As Energy Spatula pointed out well, it's not only students who are poorly served by the myopic mentality of this legal hierarchy, but the profession itself suffers because BigLaw employers too often hire based merely on the “numbers” and credentials, without looking at the individual characteristics that might make a prospective associate a real asset to the firm. She writes:
My point, as always, is that if law firms hired according to other factors, such as demonstrated practical skills, experience with high-pressure work situations/past career experience, interviews that weren't just grade screening sessions, etc., perhaps there wouldn't be big firms whining on law.com about how Gen Y doesn't have any work ethic and no one wants to work hard anymore. I *always* advocate for individualistic hiring practices based on some kind of interview that is more than perfunctory and that establishes a rapport between interviewer and interviewee where interviewer gets an actual glimpse of whether interviewee might be a valuable asset to the organization. I could write a book on my terrible law firm interviews...stupid questions, interviewers that hadn't read my resume, interviewers that totally depended on me to push the interview along, firms that told me, point blank, that I was lucky to even get an interview with them because my grades aren't perfect and then just sat and stared at me for five minutes...waiting for my gushing thanks no doubt. We joke all the time in school about how law schools push for diversity in admitting students and then spend three years making us all the same...and unfortunately, “the same” that they're making us is someone no one wants to work with and who is hired based on things like law review and grades, which, while important, are not Important.
This, in turn, damages society because it produces a cadre of professionals who have never learned what it means to be a “counsellor at law” or a guardian of liberty because they've been too busy gunning for the illusory golden ring and making sure everyone who follows in their footsteps has to pay the same exorbitant price they paid for the privilege. It's sad, really, and I want as little to do with it as possible. Of course, I'm absolutely certain that there are happy, well-adjusted, kind and humane people working in BigLaw (I know a few of them); it's not satan's own playground, by any means, and I applaud those who recognize that the system is badly in need of change and are trying to do something about it. Still, evidence abounds that the BigLaw hierarchical model is still going strong at all levels of the legal profession. See, for example, the recent discussion on many blawgs about whether it's necessary to attend a top-10 law school to become a law professor. E.g. Preaching to the Perverted here and here (including links to other voices in that discussion). Again, the brutal hierarchy perpetuates itself. Is there some hope in the news that “Gen Y” lawyers are balking at the hierarchy's demands? Perhaps. At the very least, it's sparked some terrific discussion, including this giant comment thread at the Volokh Conspiracy. (See also: Thoughts from Anthony Rickey.) However, reading around that discussion only adds to my cynicism about BigLaw. First, I agree with this comment that much of this could just be normal generational squabbling; in about 1993 I wrote an article for my college magazine about those slacker Gen-Xers, and now it appears I could write the same thing about Generation Y. Another commenter puts it this way:
So to those who think they have sussed out something new: not quite. We all billed over 2000 hours back in the day, and I hit 2400 most years. We neither expected nor received loyalty from the firm (although it was rare for an associate to be shafted by a partner - why bother?). We knew even then that the big money was on the client side, but most of us lacked the social skills to thrive in a more entrepreneurial environment. And like today's associates, Generation Schmuck paid a price for our work that was measured in more than foregone vacations: plenty of marriages (my own included) did not survive our law firm tenure.
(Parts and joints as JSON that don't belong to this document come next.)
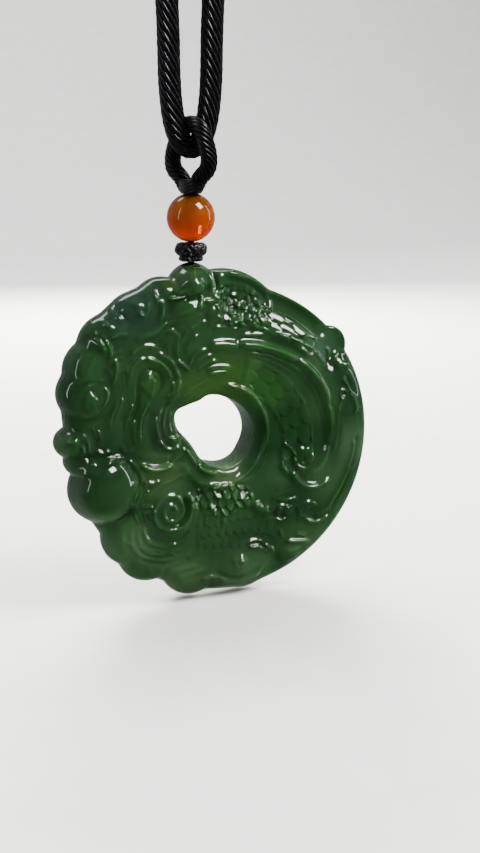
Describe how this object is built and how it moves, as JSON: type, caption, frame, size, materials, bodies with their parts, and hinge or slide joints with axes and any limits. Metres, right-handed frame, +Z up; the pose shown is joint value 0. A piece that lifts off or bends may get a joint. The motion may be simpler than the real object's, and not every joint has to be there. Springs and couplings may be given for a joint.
{
  "type": "jade pendant necklace",
  "caption": "Round carved jade pendant with a coiled dragon and a central hole, hung by a knot, a bead and a cord loop from a twisted necklace cord.",
  "frame": {"origin": "top of the necklace loop, where it hangs", "axes": "+Z up along the hanging necklace, -Y out of the carved front, +X to the viewer's right of the carved front"},
  "size_m": [0.0557, 0.0125, 0.278],
  "materials": {
    "jade": "polished",
    "carnelian": "polished",
    "knot_thread": "silky",
    "loop_cord": "silky",
    "necklace_cord": "silky",
    "clasp": "satin"
  },
  "bodies": {
    "necklace": {"necklace_cord": "necklace_cord", "cord_clasp": "clasp"},
    "pendant": {"bail_loop": "loop_cord", "carnelian_bead": "carnelian", "bead_thread": "knot_thread", "lower_knot": "knot_thread", "jade_dragon": "jade"}
  },
  "joints": [
    {"name": "pendant_swing", "type": "hinge", "parent": "necklace", "child": "pendant", "pos_m": [0, 0, -0.204], "axis": [1, 0, 0], "range_deg": [-40, 40]}
  ]
}
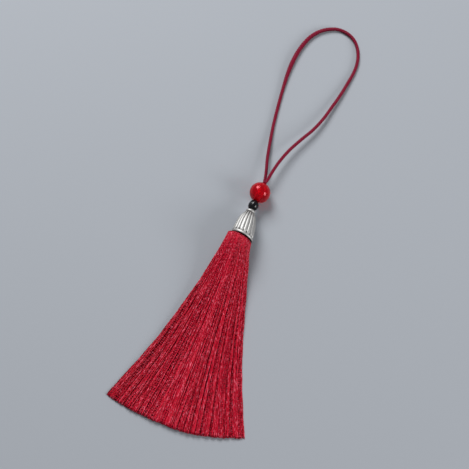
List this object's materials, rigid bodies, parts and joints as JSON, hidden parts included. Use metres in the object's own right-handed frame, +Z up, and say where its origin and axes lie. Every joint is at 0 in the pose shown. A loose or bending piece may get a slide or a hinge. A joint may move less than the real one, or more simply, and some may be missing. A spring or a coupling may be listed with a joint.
{
  "type": "bookmark tassel",
  "caption": "Tassel for a bookmark: a fanned skirt of silky strands in a fluted bell cap, with a small faceted bead, a round bead and a long loop of cord.",
  "frame": {"origin": "on the table under the middle of the tassel from its strand tips to its round bead, the loop not counted", "axes": "+Y from the strands' tips to the beads and the loop, +Z up from the table, +X to the right of +Y seen from above"},
  "size_m": [0.0506, 0.1749, 0.0104],
  "materials": {
    "skirt_rayon": "fine twisted rayon threads, silky",
    "cap_metal": "cast alloy, silver plated and darkened in its grooves",
    "black_glass": "opaque black, cut with flat facets and polished",
    "red_glaze": "polished, mirror bright",
    "cord_silk": "tightly twisted thin cord"
  },
  "bodies": {
    "root": {"skirt": "skirt_rayon", "cap": "cap_metal", "small_bead": "black_glass", "bead": "red_glaze", "cord_core": "cord_silk", "cord_loop": "cord_silk"}
  },
  "joints": []
}
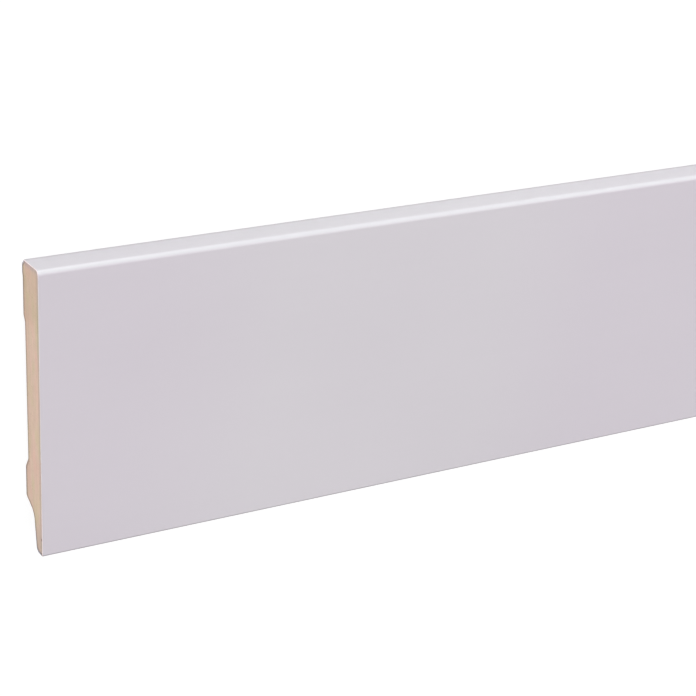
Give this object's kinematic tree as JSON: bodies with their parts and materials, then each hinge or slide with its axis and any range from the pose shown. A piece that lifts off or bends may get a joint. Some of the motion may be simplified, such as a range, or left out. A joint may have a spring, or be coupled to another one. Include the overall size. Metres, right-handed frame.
{
  "type": "skirting board length",
  "caption": "Flat skirting board with a rounded top edge, a relieved back and a rebate behind its foot for cables.",
  "frame": {"origin": "halfway along the board and halfway up its height, on the wall plane that it lies on", "axes": "+X along the board, +Y up its height towards the top edge, +Z out of the wall towards the finished face, which is upwards"},
  "size_m": [2.4, 0.12, 0.016],
  "materials": {
    "board": "satin white film over fibreboard, with the ends and the back bare"
  },
  "bodies": {
    "root": {"skirting_board": "board"}
  },
  "joints": []
}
That's a great comment because it captures the bitterness and resentment of those who have spent their lives trying to rise in the hierarchy. That bitterness and resentment destroys any empathy these battered practitioners may have once had for those following in their footsteps, leaving them, again, with the pyrrhic satisfaction of being able to make sure their successors pay the same high price they paid for their misery. As Kennedy puts it, “[n]othing could be more natural and, if you've served your time, nothing more fair than to do as you have been done to.” If that's not enough, this discussion also offers little hope that anything is changing because it simply reinforces the fact that the legal “profession” has become nothing more than the pursuit of profit for a large and unfortunately influential swath of practitioners. (See, e.g., this complaint that $120k/year really isn't a very big salary.) Perhaps this is the logical endpoint of the hierarchy—like the proverbial snake it begins to eat its own tail. As Kennedy writes, “[t]raining for subservience is learning for domination as well.” Or perhaps not; perhaps what's at work with these “gen-Y” associates is not that they are becoming “rational actors” in the self-serving sense of pursuing their own profit at any cost, but that they are realizing that there's more to life than billable hours and climbing a ladder that may very well lead only to more rungs. For their sakes, and for the sake of society, I hope so.